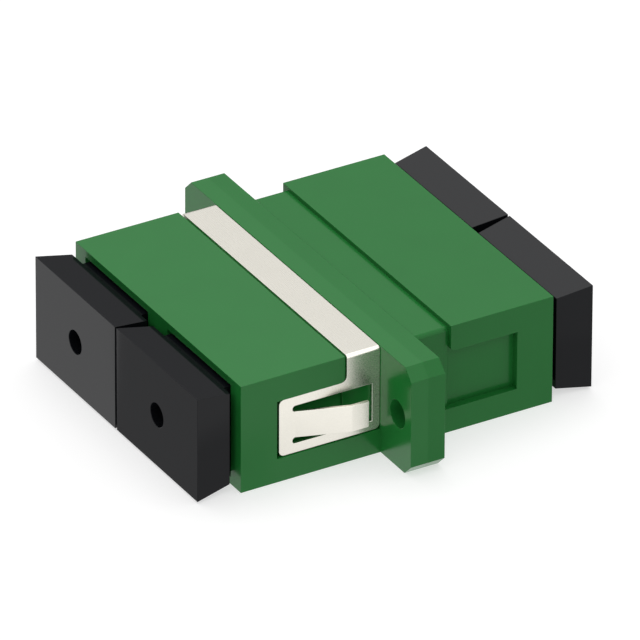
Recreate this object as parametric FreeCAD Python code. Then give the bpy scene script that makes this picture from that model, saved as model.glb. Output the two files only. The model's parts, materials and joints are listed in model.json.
^^^^^^^^^^^^^^^^
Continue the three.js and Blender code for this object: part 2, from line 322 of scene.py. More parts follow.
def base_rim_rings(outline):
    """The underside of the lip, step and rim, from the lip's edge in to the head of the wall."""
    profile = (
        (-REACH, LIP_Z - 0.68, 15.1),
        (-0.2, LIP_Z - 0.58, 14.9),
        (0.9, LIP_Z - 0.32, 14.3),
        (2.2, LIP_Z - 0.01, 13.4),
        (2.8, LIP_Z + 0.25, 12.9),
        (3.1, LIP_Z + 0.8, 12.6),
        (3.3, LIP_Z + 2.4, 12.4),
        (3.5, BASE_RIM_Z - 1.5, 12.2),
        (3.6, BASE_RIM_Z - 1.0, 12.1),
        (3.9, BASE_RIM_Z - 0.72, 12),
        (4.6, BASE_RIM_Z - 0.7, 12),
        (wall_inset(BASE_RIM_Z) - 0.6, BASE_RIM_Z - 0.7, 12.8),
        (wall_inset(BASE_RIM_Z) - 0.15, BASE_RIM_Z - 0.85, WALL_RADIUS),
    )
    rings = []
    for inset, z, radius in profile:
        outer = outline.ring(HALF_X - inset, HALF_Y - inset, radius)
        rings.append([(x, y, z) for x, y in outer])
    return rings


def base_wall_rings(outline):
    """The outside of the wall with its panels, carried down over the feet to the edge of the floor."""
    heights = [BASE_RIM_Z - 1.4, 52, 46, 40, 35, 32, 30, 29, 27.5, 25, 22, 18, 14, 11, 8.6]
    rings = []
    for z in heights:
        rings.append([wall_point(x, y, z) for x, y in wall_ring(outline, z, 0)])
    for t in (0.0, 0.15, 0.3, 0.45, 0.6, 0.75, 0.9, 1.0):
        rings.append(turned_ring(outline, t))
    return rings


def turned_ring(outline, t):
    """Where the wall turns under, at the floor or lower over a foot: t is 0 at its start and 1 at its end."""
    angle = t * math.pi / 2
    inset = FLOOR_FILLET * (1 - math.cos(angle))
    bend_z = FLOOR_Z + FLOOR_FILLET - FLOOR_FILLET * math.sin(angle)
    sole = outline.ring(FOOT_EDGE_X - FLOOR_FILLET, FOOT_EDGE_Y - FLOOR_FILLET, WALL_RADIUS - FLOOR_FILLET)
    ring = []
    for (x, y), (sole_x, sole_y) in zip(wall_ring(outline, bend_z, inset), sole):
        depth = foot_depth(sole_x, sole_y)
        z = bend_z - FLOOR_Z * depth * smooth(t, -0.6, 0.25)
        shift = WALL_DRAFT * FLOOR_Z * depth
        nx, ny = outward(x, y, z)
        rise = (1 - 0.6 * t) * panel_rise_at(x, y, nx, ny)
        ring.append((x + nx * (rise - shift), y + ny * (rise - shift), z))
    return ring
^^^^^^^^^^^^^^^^
#### EXERCISE OBJECTIVE
Which lines of the material contain the string "parts"? List each of them.

#### FULL RESPONSE
Recreate this object as parametric FreeCAD Python code. Then give the bpy scene script that makes this picture from that model, saved as model.glb. Output the two files only. The model's parts, materials and joints are listed in model.json.
Continue the three.js and Blender code for this object: part 2, from line 322 of scene.py. More parts follow.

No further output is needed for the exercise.